**EXERCISE GOAL**
Starting at the line that contains "Reconstruct the object", copy every line down to the line that contains "socket that fits it.", inclusive, exactly as it stands. Omit all other lines.

[Entries with model source code]

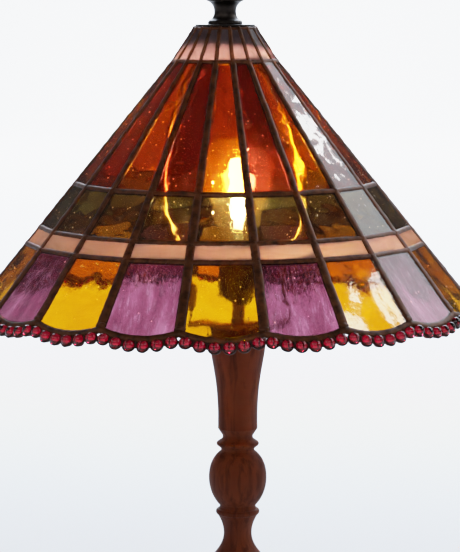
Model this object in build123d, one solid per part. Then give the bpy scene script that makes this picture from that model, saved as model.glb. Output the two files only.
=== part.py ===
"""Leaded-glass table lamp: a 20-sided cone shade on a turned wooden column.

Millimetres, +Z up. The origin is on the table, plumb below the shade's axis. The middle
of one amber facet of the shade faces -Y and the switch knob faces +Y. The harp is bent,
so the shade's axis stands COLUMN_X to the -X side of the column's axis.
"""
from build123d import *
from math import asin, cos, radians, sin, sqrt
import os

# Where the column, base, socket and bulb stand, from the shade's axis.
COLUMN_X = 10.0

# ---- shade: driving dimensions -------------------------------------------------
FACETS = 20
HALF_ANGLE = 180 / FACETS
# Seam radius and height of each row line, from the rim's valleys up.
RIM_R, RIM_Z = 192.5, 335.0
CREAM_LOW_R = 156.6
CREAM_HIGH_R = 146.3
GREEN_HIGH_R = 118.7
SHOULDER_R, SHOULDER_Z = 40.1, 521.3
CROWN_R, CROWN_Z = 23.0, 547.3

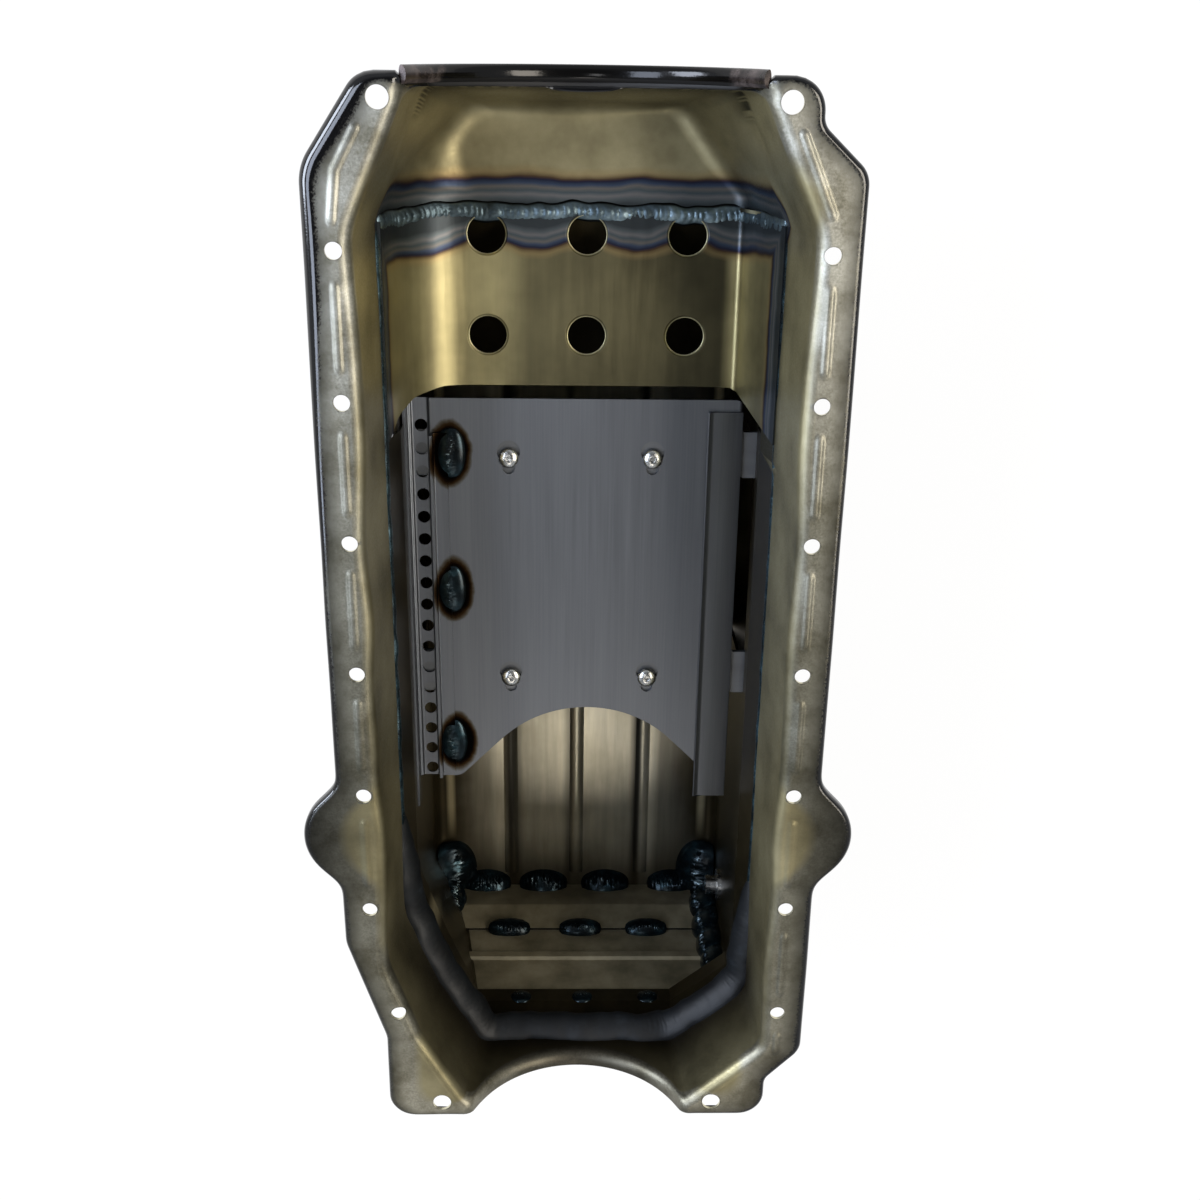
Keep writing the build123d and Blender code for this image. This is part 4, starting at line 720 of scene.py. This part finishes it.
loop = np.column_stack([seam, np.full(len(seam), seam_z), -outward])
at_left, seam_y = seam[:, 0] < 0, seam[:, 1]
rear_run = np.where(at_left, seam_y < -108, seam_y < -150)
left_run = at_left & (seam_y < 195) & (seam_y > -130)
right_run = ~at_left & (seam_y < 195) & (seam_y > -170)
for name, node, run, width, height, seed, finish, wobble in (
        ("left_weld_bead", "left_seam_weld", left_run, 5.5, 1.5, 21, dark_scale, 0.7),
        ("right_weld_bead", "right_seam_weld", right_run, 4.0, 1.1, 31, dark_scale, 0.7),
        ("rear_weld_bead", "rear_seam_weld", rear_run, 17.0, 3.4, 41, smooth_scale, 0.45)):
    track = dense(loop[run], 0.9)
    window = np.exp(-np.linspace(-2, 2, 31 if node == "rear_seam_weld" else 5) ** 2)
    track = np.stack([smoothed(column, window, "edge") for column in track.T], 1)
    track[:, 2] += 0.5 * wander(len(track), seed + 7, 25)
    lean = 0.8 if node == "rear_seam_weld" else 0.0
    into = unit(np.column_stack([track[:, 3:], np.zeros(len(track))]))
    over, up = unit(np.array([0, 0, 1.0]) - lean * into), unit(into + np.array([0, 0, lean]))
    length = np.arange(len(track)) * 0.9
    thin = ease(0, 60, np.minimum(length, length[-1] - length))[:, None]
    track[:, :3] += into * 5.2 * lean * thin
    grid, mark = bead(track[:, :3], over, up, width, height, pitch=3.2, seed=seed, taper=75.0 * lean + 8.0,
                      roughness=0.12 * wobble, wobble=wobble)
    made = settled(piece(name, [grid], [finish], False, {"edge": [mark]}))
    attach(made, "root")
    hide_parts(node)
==
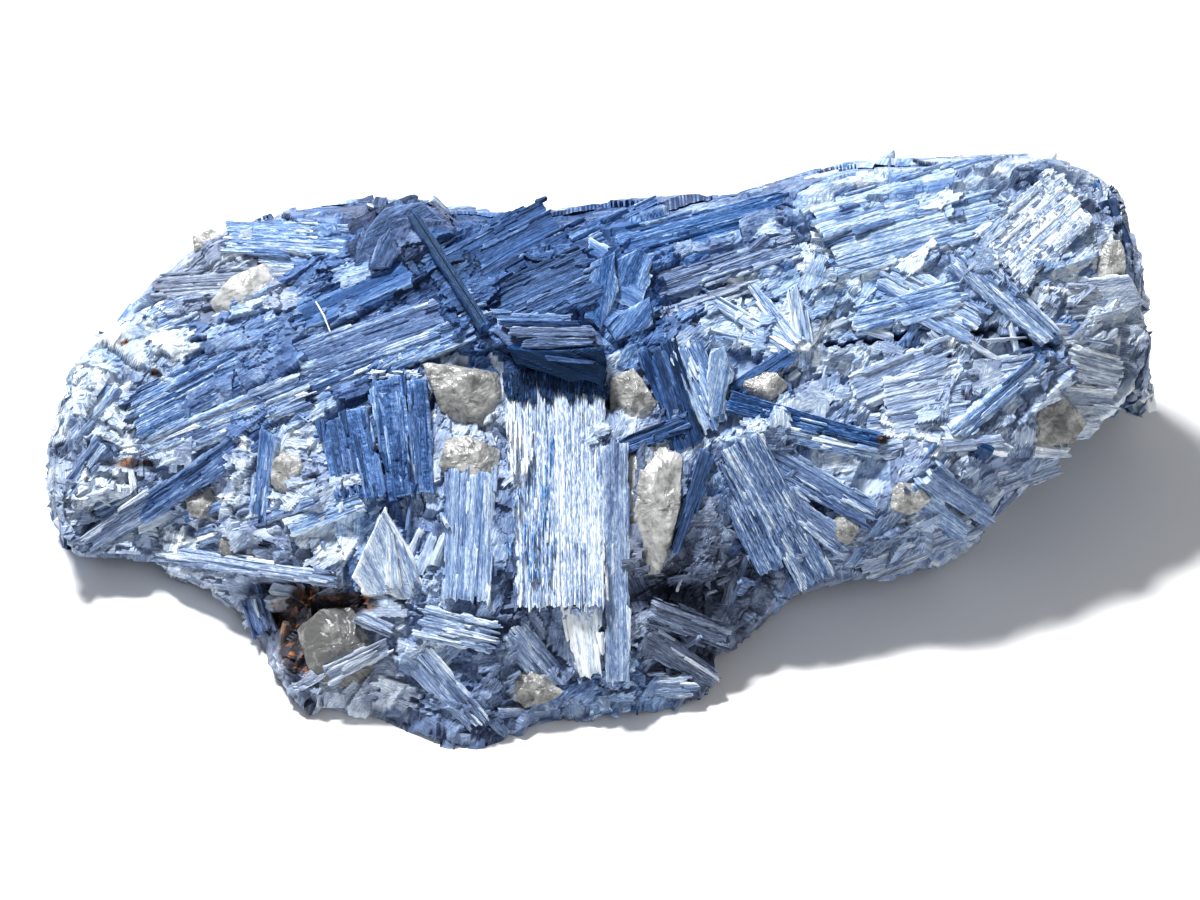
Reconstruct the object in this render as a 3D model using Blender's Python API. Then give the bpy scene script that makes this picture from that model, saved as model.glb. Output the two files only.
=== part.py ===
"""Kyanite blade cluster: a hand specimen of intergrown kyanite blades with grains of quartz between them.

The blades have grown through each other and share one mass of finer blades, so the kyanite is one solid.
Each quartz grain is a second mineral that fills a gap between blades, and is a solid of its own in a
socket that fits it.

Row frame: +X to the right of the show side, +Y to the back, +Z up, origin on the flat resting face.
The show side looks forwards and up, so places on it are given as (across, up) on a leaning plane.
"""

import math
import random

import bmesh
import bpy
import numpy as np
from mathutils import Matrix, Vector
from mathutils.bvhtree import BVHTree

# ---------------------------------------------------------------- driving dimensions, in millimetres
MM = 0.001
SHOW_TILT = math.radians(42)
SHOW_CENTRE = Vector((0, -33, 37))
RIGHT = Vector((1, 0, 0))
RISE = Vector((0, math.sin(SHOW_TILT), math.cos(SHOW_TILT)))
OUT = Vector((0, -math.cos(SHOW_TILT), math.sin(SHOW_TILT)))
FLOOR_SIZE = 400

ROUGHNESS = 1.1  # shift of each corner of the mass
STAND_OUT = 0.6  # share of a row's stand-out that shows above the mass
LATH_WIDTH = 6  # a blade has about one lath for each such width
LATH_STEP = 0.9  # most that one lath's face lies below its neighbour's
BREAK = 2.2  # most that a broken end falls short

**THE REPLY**
Reconstruct the object in this render as a 3D model using Blender's Python API. Then give the bpy scene script that makes this picture from that model, saved as model.glb. Output the two files only.
=== part.py ===
"""Kyanite blade cluster: a hand specimen of intergrown kyanite blades with grains of quartz between them.

The blades have grown through each other and share one mass of finer blades, so the kyanite is one solid.
Each quartz grain is a second mineral that fills a gap between blades, and is a solid of its own in a
socket that fits it.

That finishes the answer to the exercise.